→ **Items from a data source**
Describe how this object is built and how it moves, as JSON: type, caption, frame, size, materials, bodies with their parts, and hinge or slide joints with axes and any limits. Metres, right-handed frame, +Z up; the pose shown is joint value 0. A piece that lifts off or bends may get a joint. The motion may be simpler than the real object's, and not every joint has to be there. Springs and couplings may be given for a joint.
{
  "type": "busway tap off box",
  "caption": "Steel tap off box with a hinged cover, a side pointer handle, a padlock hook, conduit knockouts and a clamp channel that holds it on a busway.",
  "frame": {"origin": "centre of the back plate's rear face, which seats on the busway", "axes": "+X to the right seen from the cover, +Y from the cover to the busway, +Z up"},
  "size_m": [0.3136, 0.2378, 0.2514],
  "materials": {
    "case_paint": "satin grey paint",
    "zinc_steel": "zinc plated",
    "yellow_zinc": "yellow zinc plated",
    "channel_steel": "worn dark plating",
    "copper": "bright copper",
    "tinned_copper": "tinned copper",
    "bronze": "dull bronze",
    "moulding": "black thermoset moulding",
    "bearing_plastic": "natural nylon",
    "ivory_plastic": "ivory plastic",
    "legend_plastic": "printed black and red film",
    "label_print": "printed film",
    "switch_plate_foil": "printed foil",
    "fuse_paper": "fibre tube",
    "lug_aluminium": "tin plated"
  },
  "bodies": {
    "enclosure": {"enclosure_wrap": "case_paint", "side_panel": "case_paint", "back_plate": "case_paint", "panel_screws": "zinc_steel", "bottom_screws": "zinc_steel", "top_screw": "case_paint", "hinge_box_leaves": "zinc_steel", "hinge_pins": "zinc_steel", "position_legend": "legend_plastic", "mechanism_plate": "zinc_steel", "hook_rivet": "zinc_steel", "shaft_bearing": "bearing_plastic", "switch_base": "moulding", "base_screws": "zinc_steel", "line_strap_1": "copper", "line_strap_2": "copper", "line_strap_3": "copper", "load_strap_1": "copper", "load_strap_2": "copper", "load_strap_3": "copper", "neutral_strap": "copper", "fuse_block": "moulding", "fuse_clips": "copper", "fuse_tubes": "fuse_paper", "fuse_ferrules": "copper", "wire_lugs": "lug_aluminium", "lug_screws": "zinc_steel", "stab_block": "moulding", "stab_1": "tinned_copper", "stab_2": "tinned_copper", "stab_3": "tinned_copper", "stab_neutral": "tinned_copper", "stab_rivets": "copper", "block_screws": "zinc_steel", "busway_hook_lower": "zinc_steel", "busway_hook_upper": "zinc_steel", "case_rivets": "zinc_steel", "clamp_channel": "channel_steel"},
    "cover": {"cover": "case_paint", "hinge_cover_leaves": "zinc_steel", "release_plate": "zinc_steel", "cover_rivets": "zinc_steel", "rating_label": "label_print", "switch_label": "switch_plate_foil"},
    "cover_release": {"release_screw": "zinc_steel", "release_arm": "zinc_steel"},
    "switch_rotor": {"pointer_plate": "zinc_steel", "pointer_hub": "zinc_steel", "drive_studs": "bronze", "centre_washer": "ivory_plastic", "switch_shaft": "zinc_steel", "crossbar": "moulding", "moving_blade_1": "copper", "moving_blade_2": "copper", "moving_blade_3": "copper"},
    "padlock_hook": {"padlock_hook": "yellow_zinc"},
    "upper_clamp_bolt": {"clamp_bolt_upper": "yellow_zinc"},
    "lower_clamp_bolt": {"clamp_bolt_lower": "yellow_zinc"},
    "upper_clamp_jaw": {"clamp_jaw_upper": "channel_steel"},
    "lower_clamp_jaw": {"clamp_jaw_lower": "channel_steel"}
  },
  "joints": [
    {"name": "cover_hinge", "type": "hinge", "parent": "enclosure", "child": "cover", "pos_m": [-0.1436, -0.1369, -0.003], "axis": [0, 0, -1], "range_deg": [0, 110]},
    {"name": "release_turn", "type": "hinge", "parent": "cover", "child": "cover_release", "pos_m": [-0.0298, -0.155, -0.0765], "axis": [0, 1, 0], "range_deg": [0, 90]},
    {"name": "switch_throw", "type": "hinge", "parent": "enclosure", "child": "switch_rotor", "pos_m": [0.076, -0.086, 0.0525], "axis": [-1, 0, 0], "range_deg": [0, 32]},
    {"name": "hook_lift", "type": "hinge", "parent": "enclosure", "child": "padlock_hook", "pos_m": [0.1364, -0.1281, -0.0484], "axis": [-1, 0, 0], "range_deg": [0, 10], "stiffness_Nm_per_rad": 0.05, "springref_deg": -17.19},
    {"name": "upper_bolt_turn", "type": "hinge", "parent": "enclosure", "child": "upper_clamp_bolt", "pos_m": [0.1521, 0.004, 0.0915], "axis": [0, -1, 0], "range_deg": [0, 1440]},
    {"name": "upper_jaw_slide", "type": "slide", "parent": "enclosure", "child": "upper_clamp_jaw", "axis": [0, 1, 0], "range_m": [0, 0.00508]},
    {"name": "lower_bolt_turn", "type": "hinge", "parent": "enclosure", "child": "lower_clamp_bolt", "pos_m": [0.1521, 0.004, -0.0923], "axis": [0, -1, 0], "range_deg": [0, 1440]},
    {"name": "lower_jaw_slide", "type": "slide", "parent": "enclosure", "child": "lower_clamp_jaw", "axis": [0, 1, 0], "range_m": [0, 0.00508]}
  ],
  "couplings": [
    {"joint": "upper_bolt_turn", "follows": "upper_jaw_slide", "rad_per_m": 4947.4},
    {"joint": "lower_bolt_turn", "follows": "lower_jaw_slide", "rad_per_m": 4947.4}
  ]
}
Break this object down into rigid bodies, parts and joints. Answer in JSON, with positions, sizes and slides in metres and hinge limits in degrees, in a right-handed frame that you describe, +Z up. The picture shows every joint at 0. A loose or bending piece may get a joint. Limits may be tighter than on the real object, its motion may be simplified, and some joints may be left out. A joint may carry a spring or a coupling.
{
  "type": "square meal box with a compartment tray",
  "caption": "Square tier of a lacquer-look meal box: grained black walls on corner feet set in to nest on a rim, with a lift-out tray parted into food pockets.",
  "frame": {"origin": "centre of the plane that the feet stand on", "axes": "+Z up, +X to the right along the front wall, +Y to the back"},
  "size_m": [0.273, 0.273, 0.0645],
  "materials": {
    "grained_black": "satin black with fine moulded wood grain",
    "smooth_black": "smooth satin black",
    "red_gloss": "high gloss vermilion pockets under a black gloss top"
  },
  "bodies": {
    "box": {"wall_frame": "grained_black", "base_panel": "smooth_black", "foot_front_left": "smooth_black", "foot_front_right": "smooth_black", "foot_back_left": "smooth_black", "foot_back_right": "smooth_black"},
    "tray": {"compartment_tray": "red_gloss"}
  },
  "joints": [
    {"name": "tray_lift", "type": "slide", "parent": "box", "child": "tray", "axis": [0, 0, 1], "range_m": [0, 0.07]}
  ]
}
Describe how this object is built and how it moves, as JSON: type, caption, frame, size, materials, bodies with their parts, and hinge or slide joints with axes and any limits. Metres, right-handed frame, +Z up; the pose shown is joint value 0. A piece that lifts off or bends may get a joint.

→ **Problem requirements**
Go through the listing and print each line exactly as it appears.

→ **Answer to the problem**
Describe how this object is built and how it moves, as JSON: type, caption, frame, size, materials, bodies with their parts, and hinge or slide joints with axes and any limits. Metres, right-handed frame, +Z up; the pose shown is joint value 0. A piece that lifts off or bends may get a joint. The motion may be simpler than the real object's, and not every joint has to be there. Springs and couplings may be given for a joint.
{
  "type": "busway tap off box",
  "caption": "Steel tap off box with a hinged cover, a side pointer handle, a padlock hook, conduit knockouts and a clamp channel that holds it on a busway.",
  "frame": {"origin": "centre of the back plate's rear face, which seats on the busway", "axes": "+X to the right seen from the cover, +Y from the cover to the busway, +Z up"},
  "size_m": [0.3136, 0.2378, 0.2514],
  "materials": {
    "case_paint": "satin grey paint",
    "zinc_steel": "zinc plated",
    "yellow_zinc": "yellow zinc plated",
    "channel_steel": "worn dark plating",
    "copper": "bright copper",
    "tinned_copper": "tinned copper",
    "bronze": "dull bronze",
    "moulding": "black thermoset moulding",
    "bearing_plastic": "natural nylon",
    "ivory_plastic": "ivory plastic",
    "legend_plastic": "printed black and red film",
    "label_print": "printed film",
    "switch_plate_foil": "printed foil",
    "fuse_paper": "fibre tube",
    "lug_aluminium": "tin plated"
  },
  "bodies": {
    "enclosure": {"enclosure_wrap": "case_paint", "side_panel": "case_paint", "back_plate": "case_paint", "panel_screws": "zinc_steel", "bottom_screws": "zinc_steel", "top_screw": "case_paint", "hinge_box_leaves": "zinc_steel", "hinge_pins": "zinc_steel", "position_legend": "legend_plastic", "mechanism_plate": "zinc_steel", "hook_rivet": "zinc_steel", "shaft_bearing": "bearing_plastic", "switch_base": "moulding", "base_screws": "zinc_steel", "line_strap_1": "copper", "line_strap_2": "copper", "line_strap_3": "copper", "load_strap_1": "copper", "load_strap_2": "copper", "load_strap_3": "copper", "neutral_strap": "copper", "fuse_block": "moulding", "fuse_clips": "copper", "fuse_tubes": "fuse_paper", "fuse_ferrules": "copper", "wire_lugs": "lug_aluminium", "lug_screws": "zinc_steel", "stab_block": "moulding", "stab_1": "tinned_copper", "stab_2": "tinned_copper", "stab_3": "tinned_copper", "stab_neutral": "tinned_copper", "stab_rivets": "copper", "block_screws": "zinc_steel", "busway_hook_lower": "zinc_steel", "busway_hook_upper": "zinc_steel", "case_rivets": "zinc_steel", "clamp_channel": "channel_steel"},
    "cover": {"cover": "case_paint", "hinge_cover_leaves": "zinc_steel", "release_plate": "zinc_steel", "cover_rivets": "zinc_steel", "rating_label": "label_print", "switch_label": "switch_plate_foil"},
    "cover_release": {"release_screw": "zinc_steel", "release_arm": "zinc_steel"},
    "switch_rotor": {"pointer_plate": "zinc_steel", "pointer_hub": "zinc_steel", "drive_studs": "bronze", "centre_washer": "ivory_plastic", "switch_shaft": "zinc_steel", "crossbar": "moulding", "moving_blade_1": "copper", "moving_blade_2": "copper", "moving_blade_3": "copper"},
    "padlock_hook": {"padlock_hook": "yellow_zinc"},
    "upper_clamp_bolt": {"clamp_bolt_upper": "yellow_zinc"},
    "lower_clamp_bolt": {"clamp_bolt_lower": "yellow_zinc"},
    "upper_clamp_jaw": {"clamp_jaw_upper": "channel_steel"},
    "lower_clamp_jaw": {"clamp_jaw_lower": "channel_steel"}
  },
  "joints": [
    {"name": "cover_hinge", "type": "hinge", "parent": "enclosure", "child": "cover", "pos_m": [-0.1436, -0.1369, -0.003], "axis": [0, 0, -1], "range_deg": [0, 110]},
    {"name": "release_turn", "type": "hinge", "parent": "cover", "child": "cover_release", "pos_m": [-0.0298, -0.155, -0.0765], "axis": [0, 1, 0], "range_deg": [0, 90]},
    {"name": "switch_throw", "type": "hinge", "parent": "enclosure", "child": "switch_rotor", "pos_m": [0.076, -0.086, 0.0525], "axis": [-1, 0, 0], "range_deg": [0, 32]},
    {"name": "hook_lift", "type": "hinge", "parent": "enclosure", "child": "padlock_hook", "pos_m": [0.1364, -0.1281, -0.0484], "axis": [-1, 0, 0], "range_deg": [0, 10], "stiffness_Nm_per_rad": 0.05, "springref_deg": -17.19},
    {"name": "upper_bolt_turn", "type": "hinge", "parent": "enclosure", "child": "upper_clamp_bolt", "pos_m": [0.1521, 0.004, 0.0915], "axis": [0, -1, 0], "range_deg": [0, 1440]},
    {"name": "upper_jaw_slide", "type": "slide", "parent": "enclosure", "child": "upper_clamp_jaw", "axis": [0, 1, 0], "range_m": [0, 0.00508]},
    {"name": "lower_bolt_turn", "type": "hinge", "parent": "enclosure", "child": "lower_clamp_bolt", "pos_m": [0.1521, 0.004, -0.0923], "axis": [0, -1, 0], "range_deg": [0, 1440]},
    {"name": "lower_jaw_slide", "type": "slide", "parent": "enclosure", "child": "lower_clamp_jaw", "axis": [0, 1, 0], "range_m": [0, 0.00508]}
  ],
  "couplings": [
    {"joint": "upper_bolt_turn", "follows": "upper_jaw_slide", "rad_per_m": 4947.4},
    {"joint": "lower_bolt_turn", "follows": "lower_jaw_slide", "rad_per_m": 4947.4}
  ]
}
Break this object down into rigid bodies, parts and joints. Answer in JSON, with positions, sizes and slides in metres and hinge limits in degrees, in a right-handed frame that you describe, +Z up. The picture shows every joint at 0. A loose or bending piece may get a joint. Limits may be tighter than on the real object, its motion may be simplified, and some joints may be left out. A joint may carry a spring or a coupling.
{
  "type": "square meal box with a compartment tray",
  "caption": "Square tier of a lacquer-look meal box: grained black walls on corner feet set in to nest on a rim, with a lift-out tray parted into food pockets.",
  "frame": {"origin": "centre of the plane that the feet stand on", "axes": "+Z up, +X to the right along the front wall, +Y to the back"},
  "size_m": [0.273, 0.273, 0.0645],
  "materials": {
    "grained_black": "satin black with fine moulded wood grain",
    "smooth_black": "smooth satin black",
    "red_gloss": "high gloss vermilion pockets under a black gloss top"
  },
  "bodies": {
    "box": {"wall_frame": "grained_black", "base_panel": "smooth_black", "foot_front_left": "smooth_black", "foot_front_right": "smooth_black", "foot_back_left": "smooth_black", "foot_back_right": "smooth_black"},
    "tray": {"compartment_tray": "red_gloss"}
  },
  "joints": [
    {"name": "tray_lift", "type": "slide", "parent": "box", "child": "tray", "axis": [0, 0, 1], "range_m": [0, 0.07]}
  ]
}
Describe how this object is built and how it moves, as JSON: type, caption, frame, size, materials, bodies with their parts, and hinge or slide joints with axes and any limits. Metres, right-handed frame, +Z up; the pose shown is joint value 0. A piece that lifts off or bends may get a joint.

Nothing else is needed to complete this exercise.